• Request:
Beginning with the first line below, please repeat the material exactly, ending with the line that includes "-math.sin(TIPPED)))".

== == ==

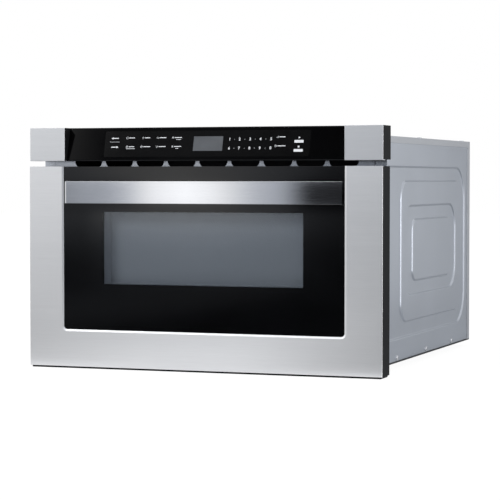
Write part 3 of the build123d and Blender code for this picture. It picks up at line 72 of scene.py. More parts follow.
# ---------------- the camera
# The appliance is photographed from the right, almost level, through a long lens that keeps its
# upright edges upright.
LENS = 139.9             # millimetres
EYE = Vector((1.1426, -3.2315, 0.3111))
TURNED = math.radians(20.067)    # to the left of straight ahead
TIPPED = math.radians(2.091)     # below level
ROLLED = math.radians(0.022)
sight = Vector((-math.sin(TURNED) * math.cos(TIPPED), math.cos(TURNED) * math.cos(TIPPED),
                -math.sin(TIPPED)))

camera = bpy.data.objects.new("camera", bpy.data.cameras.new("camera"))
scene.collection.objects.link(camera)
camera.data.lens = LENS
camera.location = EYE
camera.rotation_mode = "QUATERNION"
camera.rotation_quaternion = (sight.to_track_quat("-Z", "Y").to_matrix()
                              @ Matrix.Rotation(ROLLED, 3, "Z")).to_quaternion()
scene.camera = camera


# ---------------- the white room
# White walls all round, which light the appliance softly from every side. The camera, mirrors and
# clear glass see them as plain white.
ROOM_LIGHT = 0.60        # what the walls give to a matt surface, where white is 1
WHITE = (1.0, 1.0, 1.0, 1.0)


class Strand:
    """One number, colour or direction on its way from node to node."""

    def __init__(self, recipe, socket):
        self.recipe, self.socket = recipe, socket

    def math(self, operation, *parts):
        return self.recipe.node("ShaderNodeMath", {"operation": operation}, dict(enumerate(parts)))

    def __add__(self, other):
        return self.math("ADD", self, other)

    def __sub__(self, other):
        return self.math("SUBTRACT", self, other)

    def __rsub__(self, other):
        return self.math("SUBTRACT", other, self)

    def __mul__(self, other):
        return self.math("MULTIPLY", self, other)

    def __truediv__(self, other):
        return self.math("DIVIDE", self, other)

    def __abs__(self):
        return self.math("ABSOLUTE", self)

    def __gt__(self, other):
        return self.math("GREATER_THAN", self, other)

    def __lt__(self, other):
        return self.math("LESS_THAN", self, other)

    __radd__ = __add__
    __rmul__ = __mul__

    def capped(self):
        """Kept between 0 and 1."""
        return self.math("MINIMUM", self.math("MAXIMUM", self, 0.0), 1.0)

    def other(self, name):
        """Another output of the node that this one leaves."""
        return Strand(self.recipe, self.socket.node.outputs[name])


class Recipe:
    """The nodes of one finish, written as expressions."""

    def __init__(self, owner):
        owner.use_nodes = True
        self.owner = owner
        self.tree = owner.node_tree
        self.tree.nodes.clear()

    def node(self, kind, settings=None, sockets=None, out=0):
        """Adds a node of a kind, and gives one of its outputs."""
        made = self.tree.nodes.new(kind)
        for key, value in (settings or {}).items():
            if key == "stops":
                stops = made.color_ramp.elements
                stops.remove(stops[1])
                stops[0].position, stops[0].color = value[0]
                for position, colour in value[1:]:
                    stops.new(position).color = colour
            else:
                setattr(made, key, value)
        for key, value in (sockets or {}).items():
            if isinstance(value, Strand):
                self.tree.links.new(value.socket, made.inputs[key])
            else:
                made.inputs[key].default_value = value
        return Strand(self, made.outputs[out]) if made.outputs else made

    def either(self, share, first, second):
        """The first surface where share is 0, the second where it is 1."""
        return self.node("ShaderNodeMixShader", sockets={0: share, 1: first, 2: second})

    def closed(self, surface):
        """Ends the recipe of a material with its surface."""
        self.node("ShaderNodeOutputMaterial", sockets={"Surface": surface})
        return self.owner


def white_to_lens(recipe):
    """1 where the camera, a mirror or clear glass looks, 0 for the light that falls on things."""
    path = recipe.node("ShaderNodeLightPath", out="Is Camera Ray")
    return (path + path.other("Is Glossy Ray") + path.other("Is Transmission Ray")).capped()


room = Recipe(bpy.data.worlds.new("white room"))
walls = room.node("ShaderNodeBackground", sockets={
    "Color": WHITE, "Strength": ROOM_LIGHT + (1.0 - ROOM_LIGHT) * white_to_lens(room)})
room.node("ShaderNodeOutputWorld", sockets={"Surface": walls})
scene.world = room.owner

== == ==

• Answer to the exercise:
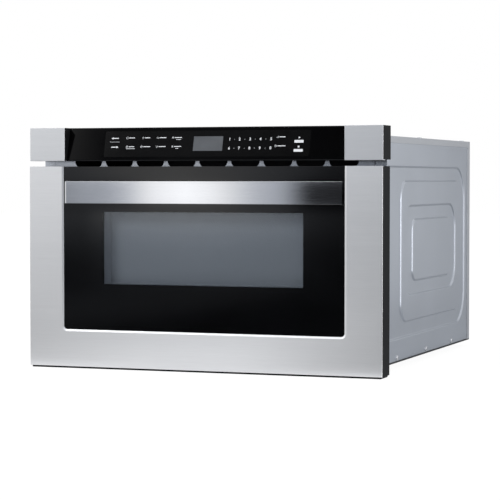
Write part 3 of the build123d and Blender code for this picture. It picks up at line 72 of scene.py. More parts follow.
# ---------------- the camera
# The appliance is photographed from the right, almost level, through a long lens that keeps its
# upright edges upright.
LENS = 139.9             # millimetres
EYE = Vector((1.1426, -3.2315, 0.3111))
TURNED = math.radians(20.067)    # to the left of straight ahead
TIPPED = math.radians(2.091)     # below level
ROLLED = math.radians(0.022)
sight = Vector((-math.sin(TURNED) * math.cos(TIPPED), math.cos(TURNED) * math.cos(TIPPED),
                -math.sin(TIPPED)))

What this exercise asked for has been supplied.